Oyinkan Braithwaite: "Meine Schwester, die Serienmörderin"
Aus dem Englischen von Yasmin Dinçer
Blumenbar im Aufbau Verlag, Berlin 2020
239 Seiten, 20 Euro
Makabere Rituale zweier Rivalinnen
05:52 Minuten
Die eine Schwester ermordet ihre Verehrer, die andere entsorgt sie. Darum geht es in "Meine Schwester, die Serienmörderin" von Oyinkan Braithwaite. Dahinter steckt ein Familiengeheimnis. Doch dann werben die beiden um denselben Mann.
Ironisch, witzig und rotzfrech kommt Oyinkan Braithwaite mit ihrem Debüt daher, das es im letzten Jahr auf die Longlist des Booker Preises schaffte. Die nigerianische Schriftstellerin erzählt die Geschichte der zwei ungleichen Schwestern Ayoola und Korede im heutigen Lagos. Korede, die ältere, ist Krankenschwester. Sie ist gilt als umsichtig, verantwortungsbewusst und korrekt bei der Arbeit. Die jüngere, Ayoola hingegen ist lebenslustig, eher oberflächlich und dabei von umwerfender Schönheit. Doch mit ihrem großen Erfolg bei Männern beginnt das Problem, denn wenn ihre Verehrer Ayoola zu nahe kommen, wehrt sie sich auf sehr eigene Weise: mit einem Messer.
Launige Tipps zur Beseitigung von Blutflecken
Sobald sie einen Mann ermordet hat, ruft sie ihre Schwester zu Hilfe, so auch als der attraktive Femi ihr Opfer geworden ist. Wie immer putzt die praktische Korede nicht nur den Tatort blütenrein, sondern entsorgt mit ihrem Auto auch Femis Leiche. Doch diesmal plagt Korede das schlechte Gewissen. Waren Ayoolas ersten beiden Opfer ihr unsympathisch, weiß sie nicht, was ihre Schwester an Femi auszusetzen hatte. Es gibt niemanden, bei dem sie Rat und Hilfe suchen kann. Lediglich einem im Koma liegenden Patienten erzählt sie ihre ganze Geschichte. Als dieser überraschend wieder aufwacht, muss sie sich fragen, ob sie nun einen Mitwisser hat.
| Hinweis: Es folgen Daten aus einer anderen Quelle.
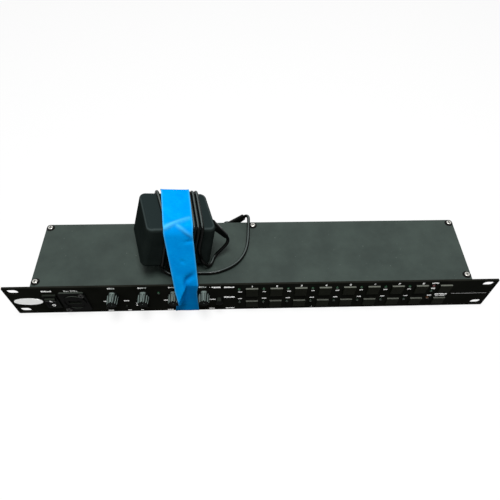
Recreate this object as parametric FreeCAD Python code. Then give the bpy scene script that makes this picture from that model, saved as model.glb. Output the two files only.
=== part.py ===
"""Rack-mount lighting controller with its mains adapter strapped on top.

Frame: millimetres, +X to the right seen from the front, +Y to the rear, +Z up. The origin is
the centre of the four rack slots, on the rear face of the ears that meets the rack rails.
"""
import FreeCAD, Part
import math
import os

V = FreeCAD.Vector

# ---------------------------------------------------------------- driving dimensions
# front panel, one rack unit
PANEL_WIDTH = 482.6
PANEL_HEIGHT = 44.0
PANEL_THICKNESS = 2.0
PANEL_CORNER = 1.0
RACK_SPACING_X = 465.1
RACK_SPACING_Z = 31.75
SLOT_LENGTH = 11.2
SLOT_HEIGHT = 6.9

# chassis
SWITCH_SIDE_CLEARANCE = 8.7     # switch body to the chassis side, outer face
BODY_DEPTH = 80.0
BODY_RAISE = 0.5           # chassis floor above the panel's lower edge
COVER_DROP = 1.45          # cover's top face below the panel's upper edge
SHEET = 1.2
COVER_THICKNESS = 1.2
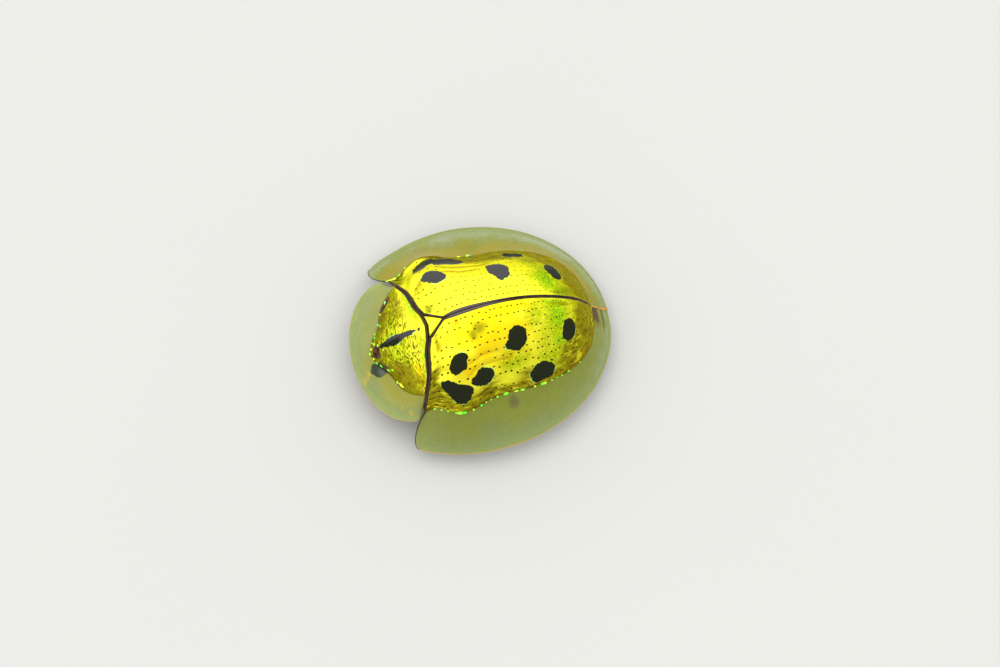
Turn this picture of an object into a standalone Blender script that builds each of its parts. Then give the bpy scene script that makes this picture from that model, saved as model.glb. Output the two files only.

Zum äußersten kommt es als Ayoola sie in der Klinik besucht und dabei den attraktiven Arzt Tade trifft, den Korede heimlich liebt. Natürlich ist auch Tade sofort von Ayoola entzückt. Wie soll sich Korede nun verhalten? Die Ich-Erzählerin gerät in einen kaum lösbaren Gewissenskonflikt.
In kurzen Kapiteln erzählt Oyinkan Braithwaite rasant ihre schwarzhumorige Geschichte. Die Ich-Erzählerin berichtet lakonisch distanziert und in schnörkellosen Sätzen von den Morden. Dazwischen gibt sie launige Tipps zur Beseitigung von Blutflecken. In ironischen Dialogen des Krankenhauspersonals zeigt die Autorin den allgegenwärtigen Schlendrian.
Rivalisierende Schwestern
Der Roman gibt tiefe Einblicke in das Geschlechterverhältnis im heutigen Nigeria. Aus feministischer Perspektive schaut Oyinkan Braithwaite auf das Phänomen der weiblichen Schönheit. Gesellschaftskritisch beleuchtet sie die Rolle der korrupten Polizei. In Rückblenden erschließt sich das ganze Drama der Familie – ein herrschsüchtiger, brutaler Vater, eine schwache Mutter und die rivalisierenden Schwestern. Dazu die tief in der Gesellschaft verwurzelte Norm, dass die Ältere immer auf die Jüngere aufzupassen hat, für sie verantwortlich ist. Mit einem unheimlichen Sog entwickelt die Autorin ihre Geschichte, die weit über einen Krimi hinausgeht.